The Jokowi campaign may well be selling itself on "hope" and "change", or Indonesian slogans to that effect. His opponents would simply hope that he changes.
As part of the swirl of events from now until the presidential election, Susilo's DP has suddenly become something of a spoiler. From a common presumption of offering only a vice-presidential candidate, the party is now switching its prospective coalition partners in hopes of putting forward a presidential candidate of its own.
When DP was earlier expected to join with Gerindra, it is now seen to be moving with others. It recently received endorsements from the National Democratic Party (Partai Nasdem) and the broader Nadhlatul Ulama movement.
For DP to take the lead in forming its own coalition turns the July election into a four-horse race. However, that is more likely to split the non-Jokowi votes and give the PDI-P candidate better chances of victory.

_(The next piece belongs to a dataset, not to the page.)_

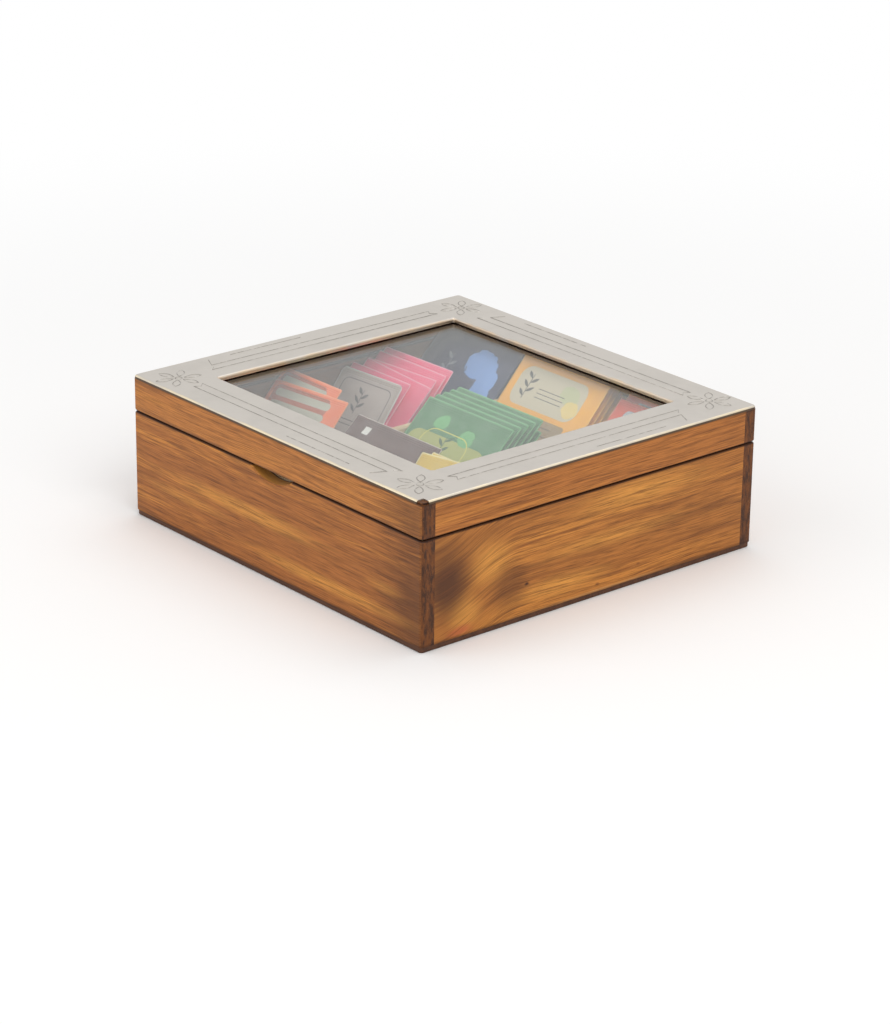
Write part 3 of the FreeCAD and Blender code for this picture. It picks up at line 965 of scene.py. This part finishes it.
class Pattern:
    """A Geometry Nodes tree under construction, with named inputs."""

    def __init__(self, name: str, **sizes: float) -> None:
        """Starts a tree.

        Args:
            name: the pattern.
            sizes: its inputs, with their values.
        """
        self.tree = bpy.data.node_groups.new(name, "GeometryNodeTree")
        self.sizes = sizes
        interface = self.tree.interface
        interface.new_socket("Geometry", in_out="INPUT", socket_type="NodeSocketGeometry")
        interface.new_socket("Geometry", in_out="OUTPUT", socket_type="NodeSocketGeometry")
        for key, value in sizes.items():
            kind = "NodeSocketInt" if isinstance(value, int) else "NodeSocketFloat"
            interface.new_socket(key, in_out="INPUT", socket_type=kind)
        self.start = self.tree.nodes.new("NodeGroupInput")
        self.end = self.tree.nodes.new("NodeGroupOutput")

    def add(
        self, kind: str, values: dict[int | str, object] | None = None, **settings: object
    ) -> bpy.types.Node:
        """Adds a node.

        Args:
            kind: the node's type.
            values: what its inputs hold, each a socket or a value, by name or number.
            settings: its properties.

        Returns:
            The node.
        """
        node = self.tree.nodes.new(kind)
        for key, value in settings.items():
            setattr(node, key, value)
        for key, value in (values or {}).items():
            feed(self.tree, node.inputs[key], value)
        return node

    def size(self, name: str) -> NodeSocket:
        """The socket of one of the tree's inputs."""
        return self.start.outputs[name]

    def times(self, first: object, second: object, how: str = "MULTIPLY") -> NodeSocket:
        """The product of two values, or what else the named operation gives."""
        return self.add("ShaderNodeMath", {0: first, 1: second}, operation=how).outputs[0]

    def vector(self, *parts: object) -> NodeSocket:
        """A vector from up to three parts."""
        return self.add("ShaderNodeCombineXYZ", dict(enumerate(parts))).outputs[0]

    def turn(self, *angles: object) -> NodeSocket:
        """A rotation from the angles about X, Y and Z."""
        return self.add("FunctionNodeEulerToRotation", {0: self.vector(*angles)}).outputs[0]

    def circle(self, radius: object, corners: int) -> NodeSocket:
        """A closed round path."""
        values = {"Resolution": corners, "Radius": radius}
        return self.add("GeometryNodeCurvePrimitiveCircle", values).outputs[0]

    def ridge(self, path: NodeSocket, closed_path: bool = False) -> NodeSocket:
        """A rod along a path, as thick as the input Ridge, capped where the path has ends."""
        values = {0: path, 1: self.circle(self.size("Ridge"), 8), "Fill Caps": not closed_path}
        return self.add("GeometryNodeCurveToMesh", values).outputs[0]

    def join(self, *parts: NodeSocket) -> NodeSocket:
        """Several geometries as one.

        Args:
            parts: the geometries.

        Returns:
            All of them.
        """
        node = self.add("GeometryNodeJoinGeometry")
        for part in parts:
            self.tree.links.new(part, node.inputs[0])
        return node.outputs[0]

    def copies(self, points: NodeSocket, part: NodeSocket, rotation: NodeSocket | None = None) -> NodeSocket:
        """The part set at each point, turned where a rotation is given.

        Args:
            points: where the copies go.
            part: what is copied.
            rotation: how the copies are turned.

        Returns:
            The copies.
        """
        values = {"Points": points, "Instance": part}
        if rotation is not None:
            values["Rotation"] = rotation
        return self.add("GeometryNodeInstanceOnPoints", values).outputs[0]

    def close(self, geometry: NodeSocket, material: Material) -> None:
        """Ends the tree with real geometry and its finish.

        Args:
            geometry: the finished geometry, with instances.
            material: its finish.
        """
        real = self.add("GeometryNodeRealizeInstances", {0: geometry})
        dressed = self.add("GeometryNodeSetMaterial", {"Geometry": real.outputs[0], "Material": material})
        self.tree.links.new(dressed.outputs[0], self.end.inputs[0])

    def run(self, carrier: Object, name: str) -> Object:
        """Evaluates the tree on a carrier and keeps the result as a plain mesh.

        Args:
            carrier: the object that brings the points or paths, which is used up.
            name: the finished piece.

        Returns:
            The piece.
        """
        modifier = carrier.modifiers.new(self.tree.name, "NODES")
        modifier.node_group = self.tree
        for item in self.tree.interface.items_tree:
            if item.in_out == "INPUT" and item.name in self.sizes:
                modifier[item.identifier] = self.sizes[item.name]
        evaluated = carrier.evaluated_get(bpy.context.evaluated_depsgraph_get())
        mesh = bpy.data.meshes.new_from_object(evaluated)
        bpy.data.objects.remove(carrier)
        mesh.name = name
        return stand(name, mesh)


# ---- Box, lid and hinges ----


@dataclass
class Rim:
    """The outline of the metal cover and of its window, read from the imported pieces."""

    margin_side: float = 30.3
    margin_front: float = 31.0
    margin_back: float = 29.0

    def __post_init__(self) -> None:
        """Measures the cover, and the window inside it."""
        low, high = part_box("metal_cover")
        self.half_width: float = (high[0] - low[0]) / 2 / MM
        self.half_depth: float = (high[1] - low[1]) / 2 / MM
        self.top: float = high[2] / MM
        self.window_half_width: float = self.half_width - self.margin_side
        self.window_half_depth: float = self.half_depth - (self.margin_front + self.margin_back) / 2
        self.window_middle: float = (self.margin_front - self.margin_back) / 2


@dataclass
class Case:
    """The box body: four boards, a bottom panel and the slotted dividers."""

    panel: PlainWood = PlainWood("panel_stain", (96, 62, 42), (66, 42, 30))
    divider: PlainWood = PlainWood("bare_wood", (206, 182, 148), (176, 146, 110))

    def build(self) -> None:
        """Dresses the body's pieces."""
        front = StainedWood("front_stain", Grain.ACROSS_FRONT, marks=FRONT_MARKS, seed=310.0)
        back = StainedWood("back_stain", Grain.ACROSS_FRONT, seed=90.0)
        sides = StainedWood(
            "side_stain", Grain.FRONT_TO_BACK, body=(166, 105, 48), marks=SIDE_MARKS,
            sweep=Sweep(-48.0, -104.0, 17.0), seed=520.0)
        dress(front.make(), "front_board")
        dress(back.make(), "back_board")
        dress(sides.make(), "left_board", "right_board")
        dress(self.panel.make(Grain.ACROSS_FRONT), "bottom_panel")
        dress(self.divider.make(Grain.ACROSS_FRONT), "long_divider_front", "long_divider_back")
        dress(self.divider.make(Grain.FRONT_TO_BACK), "cross_divider_left", "cross_divider_right")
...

Something of the cult of the individual remains, despite Indonesia's many advances in democratic governance. In virtually every party except Golkar, an individual defines the party and drives its support base.
While this can have different consequences in different political cultures, it tends to produce troubling issues where the roots of democracy have yet to grow deep. Such a feudal feature becomes particularly worrying when that society also has flexible party identities and varying personal loyalties.
But for the political campaigners in Indonesia today, the one significant outcome of this is that it favours Jokowi's candidacy. His unique image and character play well with the media, which in turn help to project his campaign further.
However, the real test of leadership comes later when an incumbent has to face down a crisis of sorts. Jokowi's relative inexperience may be an asset in his presidential campaign, but it can quickly turn into a huge liability when the nation is at its most vulnerable.
Indonesia remains a most important country in ASEAN and the region, particularly in terms of bilateral relations with Malaysia. Its political developments naturally merit close scrutiny and sound understanding.